Japanese carmaker Suzuki Motor Corporation is working on low-cost hybrid technology that may enable smaller affordable cars to better their fuel economy.

Maruti Suzuki currently sells only two hybrid cars — sport utility vehicle Grand Vitara and multi-purpose vehicle Invicto — both sourced from Suzuki's partnership with Toyota.

The cost of the technology that goes into making Toyota hybrids is still quite high and that's why the cost of the car becomes high, says RC Bhargava, chairman of Maruti Suzuki India Ltd.

"A lot of work is going on, particularly in Suzuki Japan, on evolving a better technology which will enable smaller cars to take advantage of the principles of hybridisation to improve fuel economy at a much more affordable cost. If that is aligned with a lower GST (Goods and Services Tax) also, you can look forward to small cars with much better mileage than what they have today," Bhargava says.

But it all depends on the GST rate and how quickly and effectively Suzuki Japan and the engineers there are able to develop a robust technology, the Maruti Suzuki chairman says, adding that this tech is not there at the moment. Suzuki Motor Corporation owns 58.19% stake in Maruti Suzuki.

While hybrids outsold electric vehicles in the last six months of the financial year 2023-24, they accounted for just 2.1% of total car sales compared with 2.3% EV penetration. Upfront costs for both hybrids and EVs still remain high.

"The market for hybrids to an extent is determined by the price of the hybrids. And today the duty of hybrids is 43% irrespective of anything," says Bhargava. In comparison, EVs attract 5% GST.

"It makes a huge difference whether the hybrid GST remains at 43% or whether it comes down to 12%," says Bhargava. Minister of road transport and highways minister Nitin Gadkari recently said there is a proposal with the finance ministry to slash GST on hybrid vehicles to 5%.

Out of 89,000-odd hybrids sold in the country last fiscal, Maruti Suzuki despatched around 16,800 cars. By 2030, Maruti expects hybrids to account for 25% of its total sales.

On bringing plug-in hybrids to India, Maruti Suzuki MD & CEO Hisashi Takeuchi says there are no immediate plans currently but the automaker may consider it going forward.

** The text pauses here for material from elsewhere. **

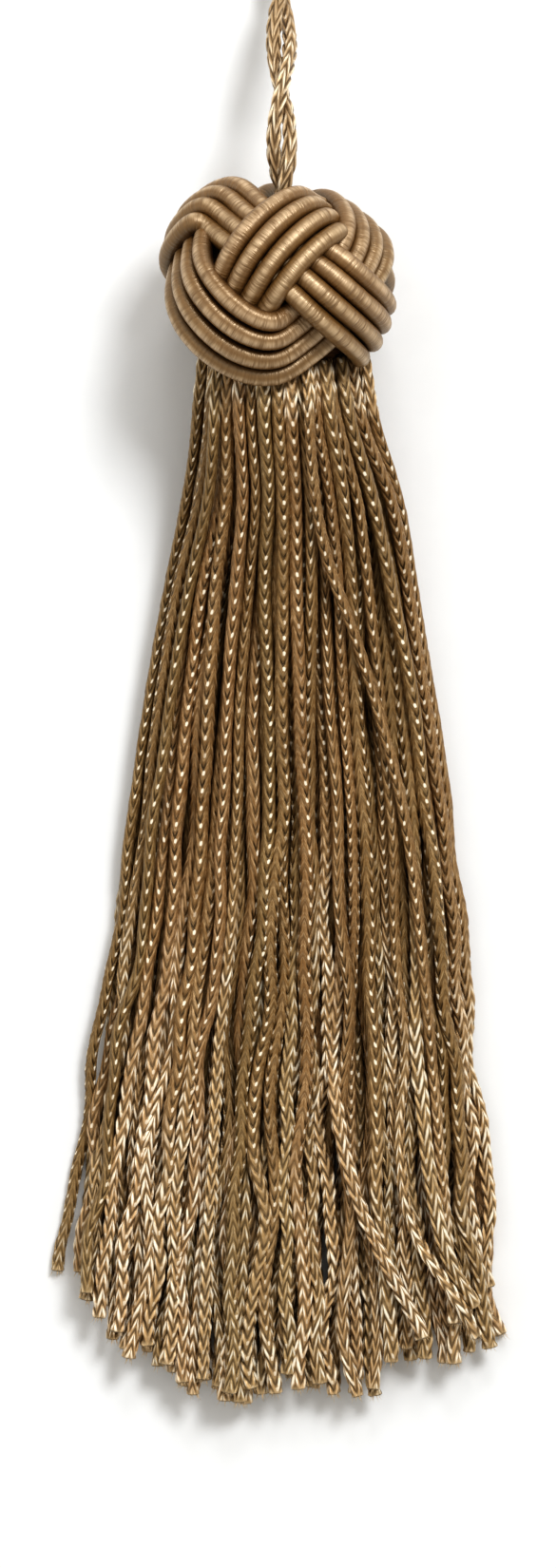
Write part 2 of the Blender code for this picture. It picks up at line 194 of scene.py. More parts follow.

The carmaker plans to start production of its first electric vehicle, the eVX, during the ongoing fiscal. It is eyeing 15% EV penetration by the end of the decade whereas the government targets 30% of all new-car sales to be EVs. Rival Tata Motors, which sold over 64,000 electric cars last fiscal, is eyeing 50% EV penetration by 2030.

Maruti Suzuki remains the top carmaker in India, cornering a mammoth 42% market share. Out of 41.29 lakh cars that rolled off dealers' lots in FY24, 17.93 lakh came from Maruti Suzuki. Six of the top 10 car models were sold by India's largest carmaker in FY24. The automaker crossed the 2 million sales mark including exports and sales to other OEMs.

Despite the high base of last year, Maruti is aiming for close to double-digit growth in FY25, says Bhargava. "Inflation is going to be under control in 2024-25 and that will possibly lead to a reduction in interest rates in the second half of the year. If that happens, that will give a further boost to car demand," he says.